Records for this task:
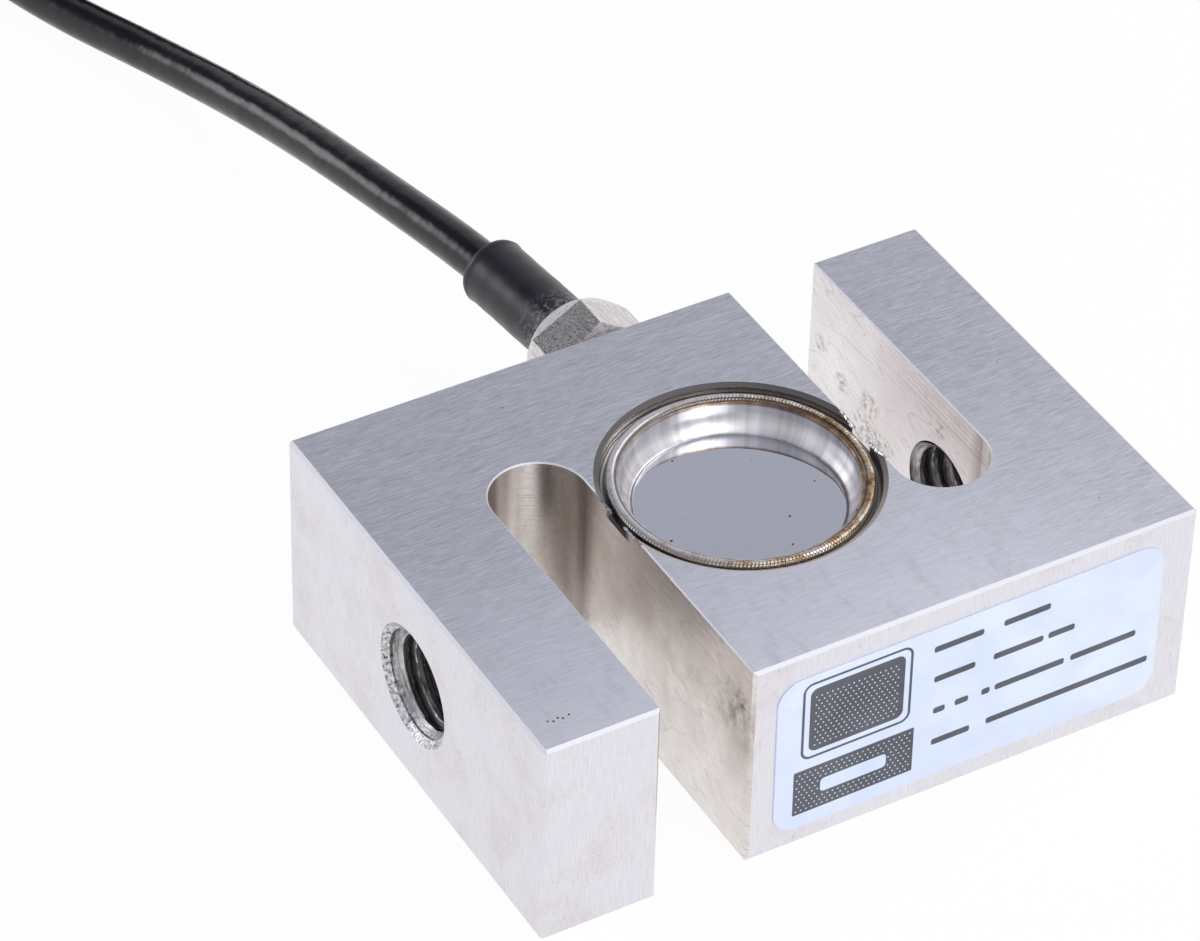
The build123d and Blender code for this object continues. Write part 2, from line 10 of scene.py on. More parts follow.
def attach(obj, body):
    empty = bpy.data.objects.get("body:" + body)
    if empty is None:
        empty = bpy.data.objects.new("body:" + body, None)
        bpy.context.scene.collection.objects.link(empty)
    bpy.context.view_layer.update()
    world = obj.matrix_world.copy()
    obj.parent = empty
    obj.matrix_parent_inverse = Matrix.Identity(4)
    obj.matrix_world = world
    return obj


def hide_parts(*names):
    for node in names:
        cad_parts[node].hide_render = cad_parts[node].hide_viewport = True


# S-type load cell lying on its broad face, with its cable coiled behind it.
# Sizes in the dictionaries are millimetres; mm() turns them into metres.
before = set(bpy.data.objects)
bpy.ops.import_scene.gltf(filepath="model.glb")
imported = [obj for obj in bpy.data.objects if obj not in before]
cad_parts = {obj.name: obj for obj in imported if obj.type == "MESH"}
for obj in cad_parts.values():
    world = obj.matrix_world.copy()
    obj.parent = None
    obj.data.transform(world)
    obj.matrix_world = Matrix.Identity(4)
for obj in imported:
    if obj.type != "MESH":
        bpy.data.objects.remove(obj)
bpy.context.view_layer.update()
print("stage: frame loaded,", len(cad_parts), "nodes")

milli = 0.001
fullTurn = 2 * math.pi
draw = random.Random(7)


def mm(x, y, z):
    return Vector((x, y, z)) * milli


def linear(hexText):
    # sRGB hex to the linear colour that a socket wants
    channels = [int(hexText[i:i + 2], 16) / 255 for i in (1, 3, 5)]
    return [c / 12.92 if c <= 0.04045 else ((c + 0.055) / 1.055) ** 2.4 for c in channels] + [1.0]


def connect(tree, node, inputs):
    # links a node's inputs to other nodes or sockets, or sets them to values
    for key, value in inputs.items():
        if isinstance(value, bpy.types.Node):
            value = value.outputs[0]
        if isinstance(value, bpy.types.NodeSocket):
            tree.links.new(value, node.inputs[key])
        else:
            node.inputs[key].default_value = linear(value) if isinstance(value, str) else value


def addNode(tree, kind, inputs=None, stops=None, **settings):
    # adds a node with its settings, its inputs and the stops of its ramp
    node = tree.nodes.new("ShaderNode" + kind)
    for name, value in settings.items():
        setattr(node, name, value)
    connect(tree, node, inputs or {})
    if stops:
        ramp = node.color_ramp
        while len(ramp.elements) < len(stops):
            ramp.elements.new(0.5)
        for element, (place, color) in zip(ramp.elements, stops):
            element.position = place
            element.color = linear(color) if isinstance(color, str) else (color, color, color, 1)
    return node


def newMaterial(name, **surface):
    # an empty material with one Principled shader, its uniform values on its own sockets
    material = bpy.data.materials.new(name)
    material.use_nodes = True
    tree = material.node_tree
    tree.nodes.clear()
    shader = addNode(tree, "BsdfPrincipled", surface)
    addNode(tree, "OutputMaterial", {"Surface": shader})
    return material, tree, shader


def dress(target, material):
    # gives a piece or a CAD node one material
    target.data.materials.clear()
    target.data.materials.append(material)
    return target


def addPiece(name, verts, faces, smooth=True):
    # a new mesh from points in millimetres, which each caller then attaches to the body
    mesh = bpy.data.meshes.new(name)
    mesh.from_pydata([mm(*v) for v in verts], [], faces)
    mesh.validate()
    working = bmesh.new()
    working.from_mesh(mesh)
    bmesh.ops.recalc_face_normals(working, faces=working.faces)
    working.to_mesh(mesh)
    working.free()
    mesh.polygons.foreach_set("use_smooth", [smooth] * len(mesh.polygons))
    piece = bpy.data.objects.new(name, mesh)
    bpy.context.scene.collection.objects.link(piece)
    return piece


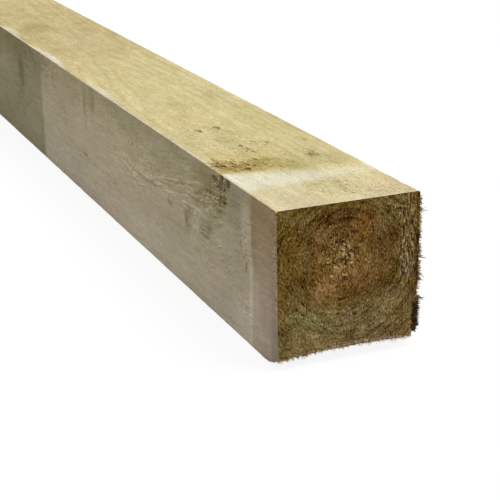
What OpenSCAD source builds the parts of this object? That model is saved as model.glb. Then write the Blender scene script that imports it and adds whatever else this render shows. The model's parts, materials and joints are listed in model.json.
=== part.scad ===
// Sawn, pressure-treated softwood batten of near-square section, lying on its underside along Y.
// The origin is under the middle of the length, and the near end faces -Y.
// The crosscut that made the near end tore its lower and right edges, and the far end is clean.

/* [Section] */
// Width of the sawn section
section_w = 47; // [30:1:100]
// Height of the sawn section
section_h = 50; // [30:1:100]
// Radius worn onto the four long arrises
arris_r = 0.6; // [0.2:0.1:2]

/* [Length] */
// Sawn length of the stock
stock_l = 1800; // [300:100:4800]

/* [Tear under the near end] */
// Height that the tear takes off the end face
tear_h = 4.3; // [1:0.1:6]
// Distance that the tear runs back along the underside
tear_l = 13; // [6:1:20]

/* [Chip out of the right arris of the near end] */
// Width of the chip on the end face, at its widest
chip_w = 2.2; // [1:0.1:5]
// Distance that the chip runs back along the right face
chip_d = 0.8; // [0.4:0.1:4]
// Height of the chip, measured along the arris
chip_l = 26; // [10:1:30]
// Height of the middle of the chip above the underside
chip_z = 9; // [8:0.5:16]

/* [Broken lower right corner of the near end] */
// Width that the break takes off the underside
corner_w = 4; // [2:0.5:12]
// Height that the break takes off the right face
corner_h = 8; // [2:0.5:14]
// Distance that the break runs back along the right arris
corner_l = 6; // [2:0.5:20]

/* [Hidden] */
$fn = 96;
cut_over = 1;                     // overshoot of each cut past the faces that it opens
near_y = -stock_l / 2;            // plane of the near end
right_x = section_w / 2;          // plane of the right face

// Section of the stock, with its underside on the x axis and a round at each corner
module sawn_section() {
    translate([-section_w / 2 + arris_r, 0]) square([section_w - 2 * arris_r, section_h]);
    translate([-section_w / 2, arris_r]) square([section_w, section_h - 2 * arris_r]);
    for (x = [-1, 1], z = [arris_r, section_h - arris_r])
        translate([x * (section_w / 2 - arris_r), z]) circle(r = arris_r);
}

// Waste of the tear: what lies below an arc that leaves the underside as a tangent
module torn_lower_edge() {
    tear_r = (tear_l * tear_l + tear_h * tear_h) / (2 * tear_h);
    width = section_w + 2 * cut_over;
    difference() {
        translate([-width / 2, near_y - cut_over, -cut_over])
            cube([width, tear_l + cut_over, tear_h + cut_over]);
        translate([0, near_y + tear_l, tear_r])
            rotate([0, 90, 0]) cylinder(r = tear_r, h = width + 2 * cut_over, center = true);
    }
}

// Waste of the chip: a shallow scoop across the upright arris, deepest at its middle
module chipped_right_arris() {
    across = norm([chip_w, chip_d]);
    depth = chip_w * chip_d / across;
    scoop_r = (chip_l * chip_l / 4 + depth * depth) / (2 * depth);
    translate([right_x - chip_w, near_y, chip_z])
        rotate([0, 0, atan2(chip_d, chip_w)])
        translate([across / 2, -scoop_r, 0])
        rotate([0, 90, 0]) cylinder(r = scoop_r, h = 3 * across, center = true);
}

// Waste of the corner: all that lies outside the plane through its three marks
module broken_corner() {
    away = [1 / corner_w, -1 / corner_l, -1 / corner_h];
    reach = 4 * max(corner_w, corner_l, corner_h);
    translate([right_x - corner_w, near_y, 0])
        rotate([0, acos(away.z / norm(away)), atan2(away.y, away.x)])
        translate([-reach / 2, -reach / 2, 0]) cube(reach);
}

// The whole length as one piece of timber
module batten() {
    color("#c9bb8c")
    difference() {
        translate([0, stock_l / 2, 0])
            rotate([90, 0, 0]) linear_extrude(height = stock_l) sawn_section();
        torn_lower_edge();
        chipped_right_arris();
        broken_corner();
    }
}

batten();
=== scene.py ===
import json
import math
import random

import bmesh
import bpy
import numpy as np
from mathutils import Matrix, Vector, noise

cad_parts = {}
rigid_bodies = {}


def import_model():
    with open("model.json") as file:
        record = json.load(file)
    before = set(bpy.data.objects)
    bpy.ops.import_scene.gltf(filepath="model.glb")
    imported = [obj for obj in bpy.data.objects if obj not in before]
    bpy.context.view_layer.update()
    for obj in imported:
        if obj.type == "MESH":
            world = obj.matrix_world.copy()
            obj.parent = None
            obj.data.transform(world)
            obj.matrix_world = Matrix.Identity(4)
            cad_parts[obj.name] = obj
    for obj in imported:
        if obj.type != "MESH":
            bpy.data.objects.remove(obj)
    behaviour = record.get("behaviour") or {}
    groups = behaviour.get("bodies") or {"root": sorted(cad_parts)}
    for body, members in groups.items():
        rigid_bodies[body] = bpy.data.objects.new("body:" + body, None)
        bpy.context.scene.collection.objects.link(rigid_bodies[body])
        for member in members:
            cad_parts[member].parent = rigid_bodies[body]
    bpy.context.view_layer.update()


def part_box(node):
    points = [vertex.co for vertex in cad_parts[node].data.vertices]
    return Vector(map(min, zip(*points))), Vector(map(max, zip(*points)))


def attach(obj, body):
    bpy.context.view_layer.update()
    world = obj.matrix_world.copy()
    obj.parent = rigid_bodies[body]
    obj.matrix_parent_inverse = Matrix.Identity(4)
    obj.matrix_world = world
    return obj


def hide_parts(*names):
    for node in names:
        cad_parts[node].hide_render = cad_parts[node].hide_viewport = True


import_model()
boxLow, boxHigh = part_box("batten")
mm = 0.001
width, length, height = boxHigh - boxLow
nearEnd, farEnd = boxLow.y, boxHigh.y
halfWidth = width / 2
print("frame loaded:", round(width, 4), round(length, 4), round(height, 4))


def selectNone():
    bpy.ops.object.select_all(action="DESELECT")


def selectOnly(piece):
    selectNone()
    piece.select_set(True)
    bpy.context.view_layer.objects.active = piece


def settle(piece):
    # the place goes into the mesh, and the object stays at the origin
    selectOnly(piece)
    bpy.ops.object.transform_apply(location=True, rotation=True, scale=True)


def pickEdges(piece, wanted):
    # in edit mode: selects the edges that the test accepts by their two ends
    bpy.ops.mesh.select_mode(type="EDGE")
    bpy.ops.mesh.select_all(action="DESELECT")
    shape = bmesh.from_edit_mesh(piece.data)
    for edge in shape.edges:
        if wanted(edge.verts[0].co, edge.verts[1].co):
            edge.select_set(True)
    bmesh.update_edit_mesh(piece.data)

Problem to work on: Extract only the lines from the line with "What OpenSCAD source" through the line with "tear_l = 13; // [6:1:20]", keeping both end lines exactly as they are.

Full response:
What OpenSCAD source builds the parts of this object? That model is saved as model.glb. Then write the Blender scene script that imports it and adds whatever else this render shows. The model's parts, materials and joints are listed in model.json.
=== part.scad ===
// Sawn, pressure-treated softwood batten of near-square section, lying on its underside along Y.
// The origin is under the middle of the length, and the near end faces -Y.
// The crosscut that made the near end tore its lower and right edges, and the far end is clean.

/* [Section] */
// Width of the sawn section
section_w = 47; // [30:1:100]
// Height of the sawn section
section_h = 50; // [30:1:100]
// Radius worn onto the four long arrises
arris_r = 0.6; // [0.2:0.1:2]

/* [Length] */
// Sawn length of the stock
stock_l = 1800; // [300:100:4800]

/* [Tear under the near end] */
// Height that the tear takes off the end face
tear_h = 4.3; // [1:0.1:6]
// Distance that the tear runs back along the underside
tear_l = 13; // [6:1:20]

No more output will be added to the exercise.